## Challenge
Repeat, please, only the lines from the top of the data down to the line with "from build123d import *"; include both of those lines.

## Data provided

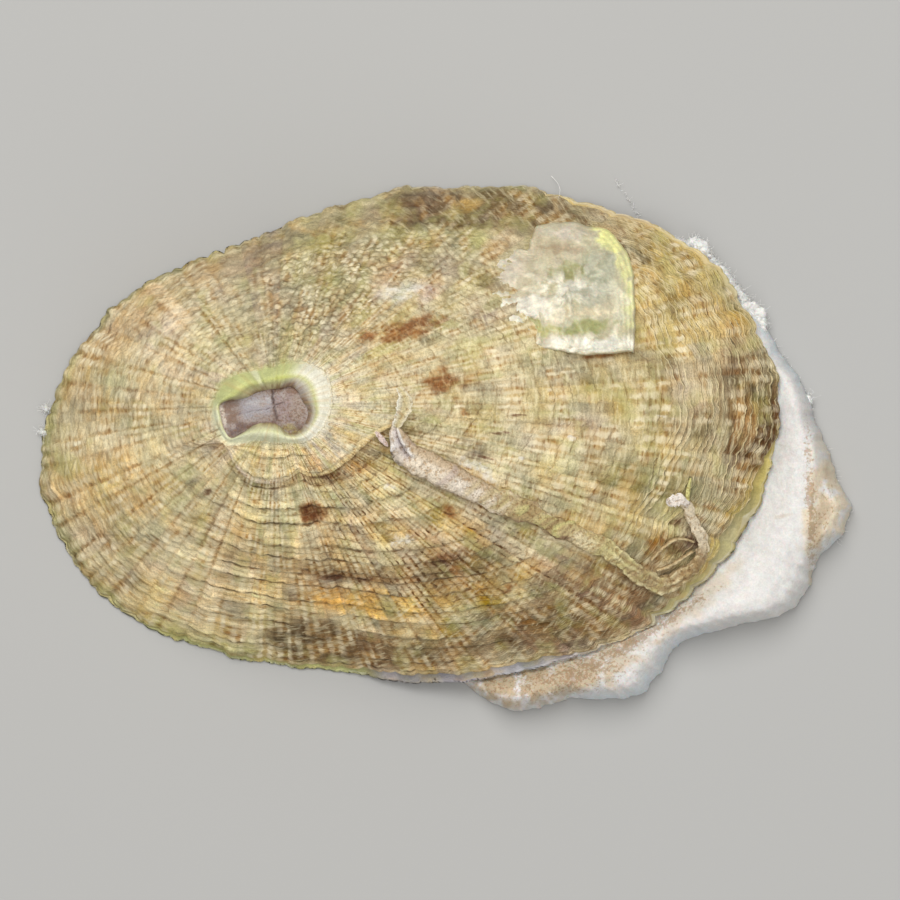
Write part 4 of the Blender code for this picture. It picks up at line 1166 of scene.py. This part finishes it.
def buildWormTube():
    sizes = tubeSizes
    share = np.linspace(0, 1, sizes["rings"])
    x, y = alongLine(smoothLine(sizes["route"], False), share, False).T
    stray = 0.12 * ease(0.3, 0.45, share) * ease(1.0, 0.9, share)  # it wanders a little lower down
    x, y = x + stray * cloud(x, y, 0.8, 72), y + stray * cloud(x, y, 0.8, 73)
    profiles = ("halfWidth", "halfHeight", "lift")
    wide, high, lift = (np.interp(share, *np.transpose(sizes[key])) for key in profiles)
    path, up = overShell(x, y, 0.08 + lift * high)
    around = np.linspace(0, fullTurn, sizes["sides"] + 1)[None]
    degrees = np.degrees(around)
    travelled = (share * np.linalg.norm(np.diff(path, axis=0), axis=1).sum())[:, None]
    at = share[:, None]
    grown, keeled = ease(0.26, 0.34, at), ease(0.5, 0.64, at)
    px, py = travelled + 0.3 * np.cos(around), 0.6 * np.sin(around)
    keels = sum(
        np.exp(-((degrees - keel - 12 * cloud(travelled, 0, 0.7, keel)) / 13) ** 2)
        * np.clip(0.6 + 0.9 * cloud(travelled, 0, 0.9, keel + 1), 0, 1.2)
        for keel in sizes["ridges"]
    )
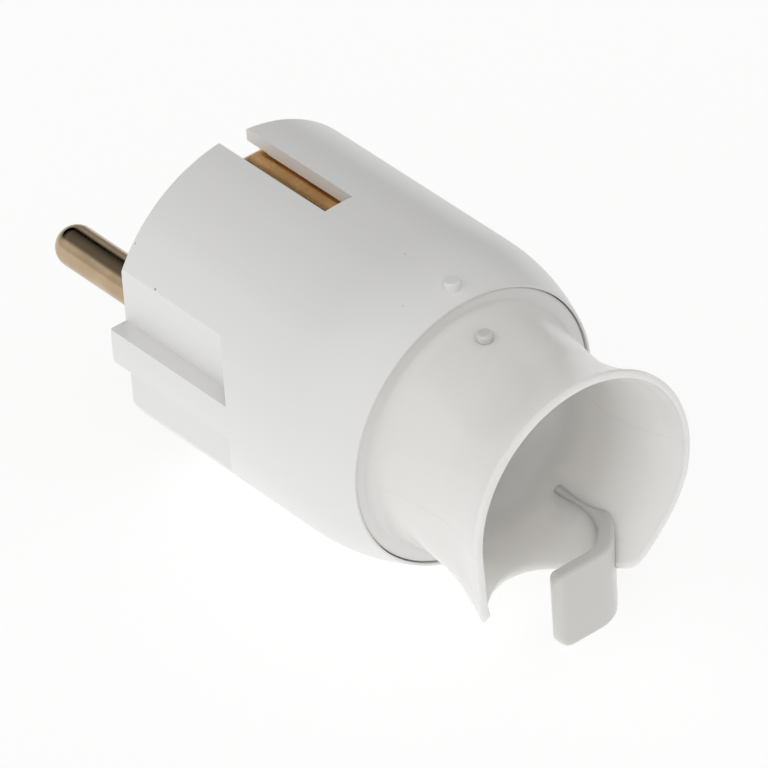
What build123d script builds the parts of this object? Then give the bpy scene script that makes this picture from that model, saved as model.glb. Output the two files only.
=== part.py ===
"""Rewireable mains plug, 16 A, two pins and earth, with a twist-on cable cap.

The plug lies along X. The origin is the centre of the flat front face that meets the socket, +X runs
back towards the cable, the two pins point to -X on the Y axis, and +Z is the side of the upper earth
contact. All sizes are in millimetres.
"""

import os
from math import cos, exp, radians, sin, sqrt

from build123d import *

os.makedirs("parts", exist_ok=True)

# Pins and earth contacts, to the standard for this plug
pin_pitch = 19.0
pin_d = 4.8
pin_length = 18.8
pin_hole_gap = 0.2
close_gap = 0.05
earth_hole_z = 10.0
earth_bore_d = 5.0
slot_width = 3.78
slot_length = 17.55

# Body shell
body_r = 18.1
body_length = 37.66
shoulder_length = 9.66
shoulder_arc_r = 24.0
front_wall = 2.4
body_wall = 1.7
flat_depth = 2.26
flat_wall = 1.6
flat_end_x = 16.45
flat_ramp = 1.3
rib_width = 4.12
front_edge_r = 0.3
mark_d = 1.8
mark_proud = 0.75
mark_sink = 1.0
mark_edge_r = 0.25
mark_setback = 2.06

# Bayonet between the body and the cap
mouth_inset = 2.26
mouth_gap = 0.1
ledge_height = 0.84
ledge_setback = 4.96
ledge_thickness = 2.4
spigot_gap = 0.08
axial_play = 0.15
lug_length = 1.7
lug_height = 1.1
lug_tip_gap = 0.18
lug_half_angle = 16.0
entry_extra_angle = 3.0
stop_angle = 6.0
stop_gap_angle = 1.0
stop_overlap = 0.2
stop_wall_overlap = 0.3
lug_overlap = 0.5
quarter_turn = 90.0

# Cable cap: skirt, flange, trumpet, cut-out and hook
cap_wall = 1.4
rim_wall = 1.0
flange_thickness = 2.25
flange_band = 1.3
flange_edge_r = 0.15
throat_step = 0.14
collar_fillet = 1.3
collar_rise = 0.44
neck_draw = 1.35
neck_power = 1.4
neck_setback = 9.34
rim_flare = 1.85
flare_power = 1.7
outlet_length = 17.44
section_points = 30
trumpet_shares = (0.0, 0.034, 0.142, 0.3125, 0.483, 0.653, 0.824)
spout_angle = -53.0
spout_spread = 17.0
spout_height = 2.1
spout_length = 14.1
spout_cut_side = 3.4
spout_cut_tip = 1.0
spout_cut_flare = 1.4
spout_cut_overlap = 0.6
lip_nose_r = 0.9
cutout_roof = 3.0
cutout_flare = 2.5
cutter_margin = 3.0
arch_points = [(-0.8, 7.0), (-3.9, 3.4), (-6.8, 1.4), (-8.5, -2.6), (-5.6, -8.1)]
hook_route = [(-13.1, 7.5), (-5.4, 7.15), (-1.15, 3.3), (-1.15, -4.0)]
hook_radii = [6.0, 4.0]
hook_thickness = 1.7
hook_clearance = 0.1
hook_height = 9.5
hook_top_fall = 0.9
hook_toe_setback = 9.1
hook_heel_setback = 11.5
hook_heel_rise = 5.8
hook_tip_top_r = 1.1
hook_tip_low_r = 2.0
cap_mark_setback = 3.6
cap_mark_turn = 2.4

# Contact block
block_gap = 0.2
block_length = 17.8
block_floor = 6.6
pocket_gap = 0.15

# Pins and their terminals
pin_neck_d = 4.4
pin_root_gap = 0.1
pin_tip_r = 2.35
pin_head_side_wall = 0.89
pin_head_edge = 0.6
pin_head_height = 8.0
pin_head_length = 9.0
wire_hole_d = 3.2
wire_hole_depth = 7.5
terminal_screw_d = 3.5
terminal_screw_lift = 5.6
screw_head_d = 5.6
screw_head_height = 2.2
screw_head_edge = 0.4
screw_gap = 0.03
screw_point = 0.35
screw_end_gap = 0.6
screw_end_room = 0.5
head_overlap = 0.1
driver_slot = 0.9
driver_slot_depth = 1.1

# Earth strip, sleeve and terminal
strap_width = 6.5
strap_thickness = 1.0
strap_setback = 2.1
strap_front_x = 0.6
strap_end_drop = 2.0
strap_nose_r = 1.4
strap_fold_r = 0.9
sleeve_wall = 0.9
sleeve_tail_d = 3.0
sleeve_slit = 0.5
sleeve_slit_length = 9.0
sleeve_end_wall = 1.8
rivet_height = 0.6
rivet_overlap = 0.7
spring_thickness = 0.5
spring_width = 2.5
spring_setback = 3.5
spring_mouth = 1.0
spring_end_room = 1.0
earth_screw_z = -4.0
earth_screw_depth = 4.0
washer_side = 6.4
washer_thickness = 0.9

# Cord clamp
clamp_setback = 6.8
clamp_length = 9.0
saddle_clearance = 0.35
saddle_depth = 6.4
arm_inner_y = 4.6
arm_width = 5.0
arm_thickness = 2.2
clamp_bar_thickness = 2.6
clamp_arch_thickness = 2.0
clamp_arch_gap = 0.05
clamp_bar_gap = 0.8
clamp_screw_d = 3.0
clamp_screw_setback = 2.8
clamp_screw_hole_gap = 0.1
clamp_nut_side = 4.6
clamp_nut_thickness = 1.8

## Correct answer
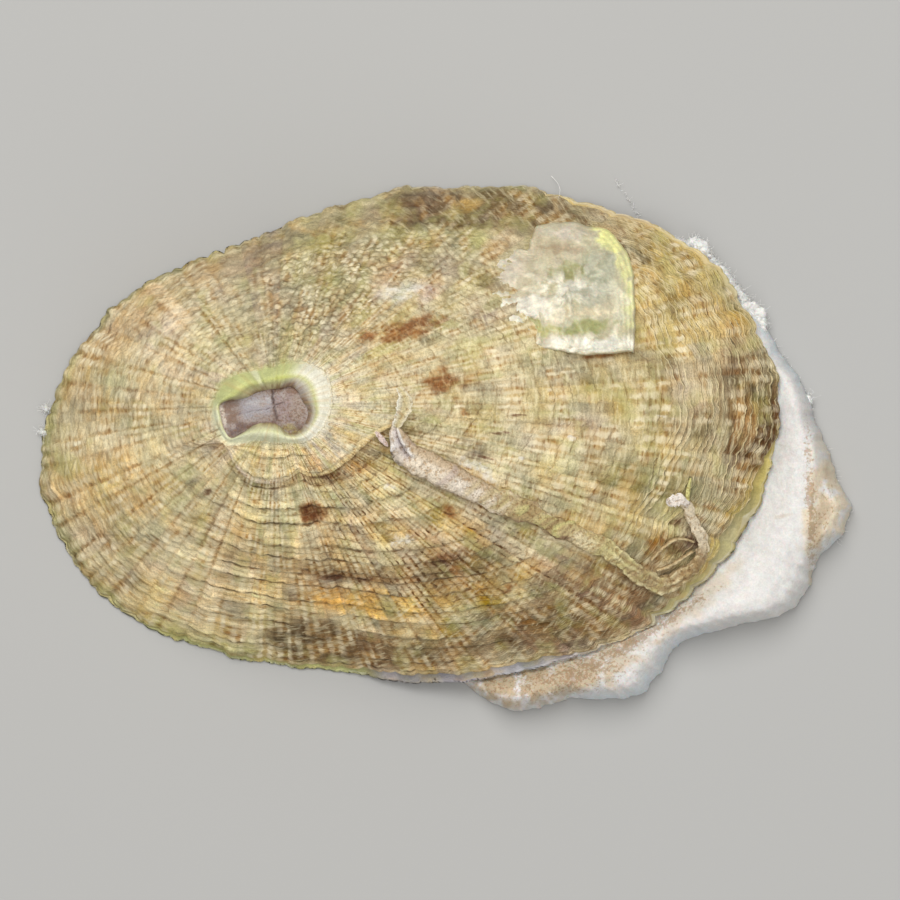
Write part 4 of the Blender code for this picture. It picks up at line 1166 of scene.py. This part finishes it.
def buildWormTube():
    sizes = tubeSizes
    share = np.linspace(0, 1, sizes["rings"])
    x, y = alongLine(smoothLine(sizes["route"], False), share, False).T
    stray = 0.12 * ease(0.3, 0.45, share) * ease(1.0, 0.9, share)  # it wanders a little lower down
    x, y = x + stray * cloud(x, y, 0.8, 72), y + stray * cloud(x, y, 0.8, 73)
    profiles = ("halfWidth", "halfHeight", "lift")
    wide, high, lift = (np.interp(share, *np.transpose(sizes[key])) for key in profiles)
    path, up = overShell(x, y, 0.08 + lift * high)
    around = np.linspace(0, fullTurn, sizes["sides"] + 1)[None]
    degrees = np.degrees(around)
    travelled = (share * np.linalg.norm(np.diff(path, axis=0), axis=1).sum())[:, None]
    at = share[:, None]
    grown, keeled = ease(0.26, 0.34, at), ease(0.5, 0.64, at)
    px, py = travelled + 0.3 * np.cos(around), 0.6 * np.sin(around)
    keels = sum(
        np.exp(-((degrees - keel - 12 * cloud(travelled, 0, 0.7, keel)) / 13) ** 2)
        * np.clip(0.6 + 0.9 * cloud(travelled, 0, 0.9, keel + 1), 0, 1.2)
        for keel in sizes["ridges"]
    )
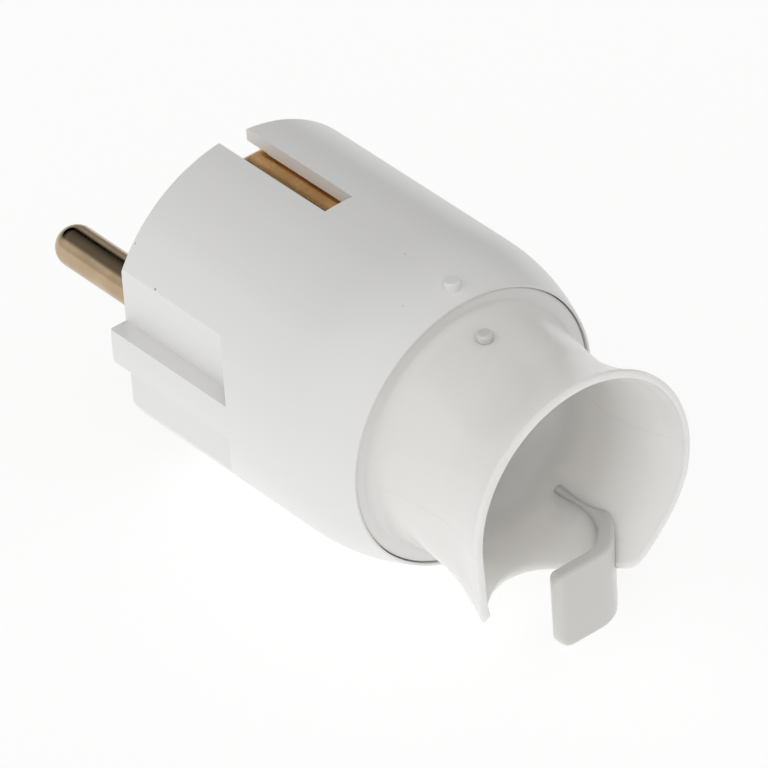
What build123d script builds the parts of this object? Then give the bpy scene script that makes this picture from that model, saved as model.glb. Output the two files only.
=== part.py ===
"""Rewireable mains plug, 16 A, two pins and earth, with a twist-on cable cap.

The plug lies along X. The origin is the centre of the flat front face that meets the socket, +X runs
back towards the cable, the two pins point to -X on the Y axis, and +Z is the side of the upper earth
contact. All sizes are in millimetres.
"""

import os
from math import cos, exp, radians, sin, sqrt

from build123d import *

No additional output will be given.